*GIVEN REQUEST*
Quote the lines exactly, starting with the line that contains "in one piece" and ending with the line that contains "imported = [obj", and leave out all other lines.

*DATA SEGMENT*

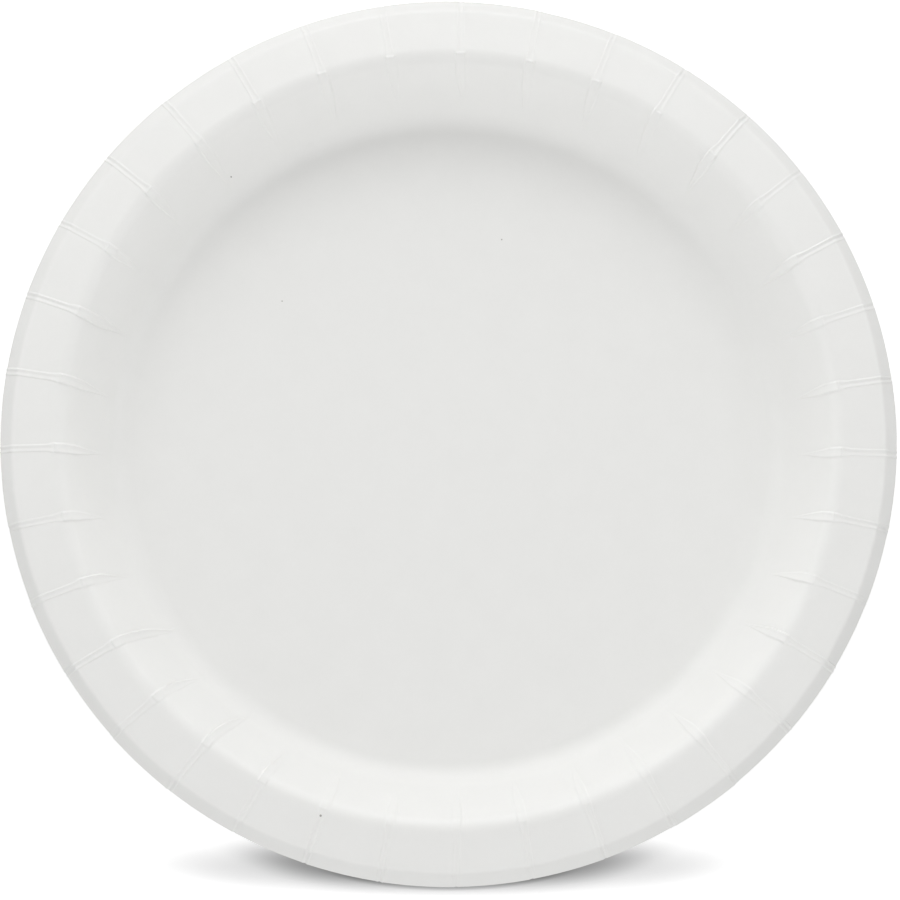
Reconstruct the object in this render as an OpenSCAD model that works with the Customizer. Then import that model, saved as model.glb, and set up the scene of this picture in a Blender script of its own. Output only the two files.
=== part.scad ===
// Round pressed paper plate, in millimetres.
// One disc of coated board is drawn to shape between dies. The board to spare round the rim is laid
// over in narrow radial pleats, which stand a little proud on the food side and show as shallow
// creases on the underside. The origin is the centre of the underside, where the plate rests.

/* [Plate] */
// Diameter across the lip, over all
plate_d = 228.6; // [200:0.1:260]
// Height from the table to the crest of the shoulder, between the pleats
plate_h = 15.5; // [14:0.5:20]
// Thickness of the board
board_t = 0.45; // [0.35:0.05:0.7]

/* [Sidewall] */
// Width of the sidewall in plan, from the well's corner to the shoulder's corner
wall_w = 14; // [11:0.5:20]
// Bend radius where the well meets the sidewall
foot_bend = 8; // [4:0.5:12]
// Bend radius where the sidewall meets the flange
shoulder_bend = 4.5; // [2:0.5:6]

/* [Rim] */
// Width of the flange in plan, from the shoulder's corner to the lip's corner
flange_w = 12.8; // [9:0.1:16]
// Slope of the flange, down towards the edge, in degrees
flange_fall = 10; // [4:1:16]
// Width of the turned-down lip in plan
lip_w = 2.4; // [1.6:0.1:4]
// Slope of the lip, down towards the edge, in degrees
lip_fall = 48; // [35:1:60]
// Bend radius where the flange meets the lip
lip_bend = 1.2; // [0.8:0.1:2]

/* [Pleats] */
// Number of pleats round the rim
pleats = 36; // [24:1:48]
// Turn of the first pleat from the X axis, in degrees
pleat_turn = -0.3; // [-5:0.1:5]
// Width of a pleat over the shoulder, the flange and the lip
pleat_w = 2.2; // [1:0.1:3]
// Distance in plan from the well's corner to the pointed end of a pleat
pleat_start = 5; // [3:0.5:7]
// How far a pleat stands proud over the shoulder, where it is pressed least
pleat_rise = 0.3; // [0.1:0.05:0.4]
// How far a pleat stands proud on the lip, where it is pressed flat
pleat_rise_lip = 0.12; // [0.05:0.01:0.2]
// Depth of the crease below a pleat, at the shoulder
crease_depth = 0.18; // [0.05:0.01:0.2]
// Depth of the crease below a pleat, at the lip
crease_depth_lip = 0.08; // [0.04:0.01:0.15]
// Width of the crease below a pleat
crease_w = 1.2; // [0.6:0.1:2]
// Distance that the scored pattern lies to the right of the plate's centre
score_x = 2.5; // [-4:0.1:4]
// Distance that the scored pattern lies behind the plate's centre
score_y = -3.2; // [-4:0.1:4]

/* [Hidden] */
$fn = 180;

// Steps along each bend of the section
foot_steps = 6;
shoulder_steps = 5;
lip_steps = 3;
// Distance by which a cut runs past what it cuts
past = 0.6;
// Distance by which a pleat ends short of the cut edge
edge_gap = 0.1;

// The section's middle line is a chain of straight stretches between corners, given as
// [radius, height]. Its edge lies inside the plate's by what half the board's thickness reaches out.
edge_radius = plate_d / 2 - board_t / 2 * sin(lip_fall);
lip_radius = edge_radius - lip_w;
shoulder_radius = lip_radius - flange_w;
well_radius = shoulder_radius - wall_w;
well_z = board_t / 2;

// Height that the shoulder's bend takes off its corner, by the slope of the sidewall
function crest_loss(slope) =
    shoulder_bend * (cos((slope - flange_fall) / 2) / cos((slope + flange_fall) / 2) - 1);

// The corner lies above the rounded crest, and that makes the wall a little steeper in turn.
rise = plate_h - board_t;
wall_slope = atan2(rise + crest_loss(atan2(rise, wall_w)), wall_w);
shoulder_z = well_z + rise + crest_loss(wall_slope);

centre_point = [0, well_z];
well_corner = [well_radius, well_z];
shoulder_corner = [shoulder_radius, shoulder_z];
lip_corner = [lip_radius, shoulder_z - flange_w * tan(flange_fall)];
edge_point = lip_corner + lip_w * [1, -tan(lip_fall)];

function unit(v) = v / norm(v);

// The direction square to a stretch from a to b, towards the food side
function outward(a, b) = let (along = unit(b - a)) [-along[1], along[0]];

// The arc that rounds a corner between the corners before and after it, on the line that lies d
// towards the food side of the middle line. Lines at every d share one centre, so the board keeps
// its thickness round the bend.
function bend(before, corner, after, radius, steps, d) =
    let (
        back = unit(before - corner),
        on = unit(after - corner),
        half = acos(back * on) / 2,
        hub = corner + unit(back + on) * radius / sin(half),
        hollow = cross(back, on) < 0 ? 1 : -1,
        line_radius = radius - hollow * d,
        spoke = -hollow * outward(before, corner),
        first = atan2(spoke[1], spoke[0]),
        turn = hollow * (180 - 2 * half)
    )
    [for (i = [0 : steps])
        let (a = first + turn * i / steps) hub + line_radius * [cos(a), sin(a)]];

function foot(d) = bend(centre_point, well_corner, shoulder_corner, foot_bend, foot_steps, d);
function shoulder(d) =
    bend(well_corner, shoulder_corner, lip_corner, shoulder_bend, shoulder_steps, d);
function lip(d) = bend(shoulder_corner, lip_corner, edge_point, lip_bend, lip_steps, d);

// The end of the lip, moved by d towards the food side and by on past the edge
function lip_end(d, on) =
    edge_point + outward(lip_corner, edge_point) * d + unit(edge_point - lip_corner) * on;

// One face of the board, from the centre to the edge
function face(d) = concat([centre_point + [0, d]], foot(d), shoulder(d), lip(d), [lip_end(d, 0)]);

function reversed(list) = [for (i = [len(list) - 1 : -1 : 0]) list[i]];

// The drawn board without its pleats
module board() {
    rotate_extrude()
        polygon(concat(face(board_t / 2), reversed(face(-board_t / 2))));
}

// A ring that follows the food side and stands proud of it. It starts inside the board where the
// foot's bend ends, comes out halfway up the sidewall, and flattens towards the lip.
module proud_ring() {
    rotate_extrude()
        polygon(concat(
            [foot(0)[foot_steps]],
            shoulder(board_t / 2 + pleat_rise),
            lip(board_t / 2 + pleat_rise_lip),
            [lip_end(board_t / 2 + pleat_rise_lip, -edge_gap), lip_end(0, -3 * edge_gap)],
            reversed(lip(0)),
            reversed(shoulder(0))
        ));
}

// A ring below the underside that reaches a little way into it, deepest at the shoulder
module crease_ring() {
    below = -board_t / 2 - past;
    rotate_extrude()
        polygon(concat(
            [foot(below)[foot_steps]],
            shoulder(crease_depth - board_t / 2),
            lip(crease_depth_lip - board_t / 2),
            [lip_end(crease_depth_lip - board_t / 2, past), lip_end(below, past)],
            reversed(lip(below)),
            reversed(shoulder(below))
        ));
}

// Radial strips as wide as w, one for each pleat, that come to a point on the sidewall
module strips(w) {
    tip = well_radius + pleat_start;
    full = shoulder_radius - shoulder_bend / 2;
    end = plate_d / 2 + norm([score_x, score_y]) + past;
    linear_extrude(height = plate_h + 2 * past)
        translate([score_x, score_y])
            for (i = [0 : pleats - 1])
                rotate(pleat_turn + i * 360 / pleats)
                    polygon([
                        [tip, 0],
                        [full, -w / 2],
                        [end, -w / 2],
                        [end, w / 2],
                        [full, w / 2]
                    ]);
}

// The whole plate: the board with its pleats laid over, in one piece
module plate() {
    color([0.9, 0.9, 0.89])
        difference() {
            union() {
                board();
                intersection() {
                    proud_ring();
                    strips(pleat_w);
                }
            }
            intersection() {
                crease_ring();
                strips(crease_w);
            }
        }
}

plate();
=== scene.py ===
"""A round pressed paper plate of coated board, dressed and lit.

The plate lies flat on its underside. One disc of board is drawn to shape, and the board to spare
round its rim is laid over in narrow radial pleats. This script models the two faces, the cut edge
and every pleat as one closed mesh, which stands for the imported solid.
"""

import logging
import math
import random
from dataclasses import dataclass, field
from enum import Enum
from typing import Mapping, Optional, Sequence, Union

import bpy
import numpy as np
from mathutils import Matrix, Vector

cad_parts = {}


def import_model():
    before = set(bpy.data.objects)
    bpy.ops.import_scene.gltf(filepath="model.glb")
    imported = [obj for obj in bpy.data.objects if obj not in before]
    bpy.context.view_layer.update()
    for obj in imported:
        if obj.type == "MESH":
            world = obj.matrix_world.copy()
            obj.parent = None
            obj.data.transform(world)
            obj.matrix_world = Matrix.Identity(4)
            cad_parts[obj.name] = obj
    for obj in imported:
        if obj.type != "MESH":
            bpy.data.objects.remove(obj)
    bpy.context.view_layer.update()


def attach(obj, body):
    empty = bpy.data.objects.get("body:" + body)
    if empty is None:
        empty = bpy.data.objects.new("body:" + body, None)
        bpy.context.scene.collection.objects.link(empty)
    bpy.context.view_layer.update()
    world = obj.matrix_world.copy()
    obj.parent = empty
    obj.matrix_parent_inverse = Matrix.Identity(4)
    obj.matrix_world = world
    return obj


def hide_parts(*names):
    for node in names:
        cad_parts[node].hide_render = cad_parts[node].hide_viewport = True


LOG = logging.getLogger("paper_plate")

MM = 0.001

# Side of the square picture, in pixels
PICTURE_SIDE = 900


def smooth(low: float, high: float, value: float) -> float:
    """Returns 0 up to low and 1 from high on, with a smooth rise between them."""
    share = min(max((value - low) / (high - low), 0.0), 1.0)
    return share * share * (3.0 - 2.0 * share)


def towards(azimuth: float, elevation: float) -> Vector:
    """Returns the direction at angles in degrees, from the X axis and above the table."""
    around, up = math.radians(azimuth), math.radians(elevation)
    return Vector((math.cos(up) * math.cos(around), math.cos(up) * math.sin(around), math.sin(up)))


class Face(Enum):
    """The two faces of the board, by the side of the middle line that they lie on."""

    FOOD = 1.0
    UNDER = -1.0


@dataclass(frozen=True)
class Point:
    """A point of the section's middle line, in millimetres.

    Attributes:
        radius: Distance from the plate's axis.
        height: Height above the table.
    """

    radius: float
    height: float

    def place(self) -> Vector:
        """Returns the point as a vector."""
        return Vector((self.radius, self.height))


@dataclass(frozen=True)
class Corner(Point):
    """A corner of the middle line.

    Attributes:
        bend: Radius of the bend that rounds the corner, or 0 at an end of the line.
        rows: Rows of the mesh along the bend.
        rows_after: Rows of the mesh between this bend and the next.
    """

    bend: float = 0.0
    rows: int = 0
    rows_after: int = 0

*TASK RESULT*
// The whole plate: the board with its pleats laid over, in one piece
module plate() {
    color([0.9, 0.9, 0.89])
        difference() {
            union() {
                board();
                intersection() {
                    proud_ring();
                    strips(pleat_w);
                }
            }
            intersection() {
                crease_ring();
                strips(crease_w);
            }
        }
}

plate();
=== scene.py ===
"""A round pressed paper plate of coated board, dressed and lit.

The plate lies flat on its underside. One disc of board is drawn to shape, and the board to spare
round its rim is laid over in narrow radial pleats. This script models the two faces, the cut edge
and every pleat as one closed mesh, which stands for the imported solid.
"""

import logging
import math
import random
from dataclasses import dataclass, field
from enum import Enum
from typing import Mapping, Optional, Sequence, Union

import bpy
import numpy as np
from mathutils import Matrix, Vector

cad_parts = {}


def import_model():
    before = set(bpy.data.objects)
    bpy.ops.import_scene.gltf(filepath="model.glb")
    imported = [obj for obj in bpy.data.objects if obj not in before]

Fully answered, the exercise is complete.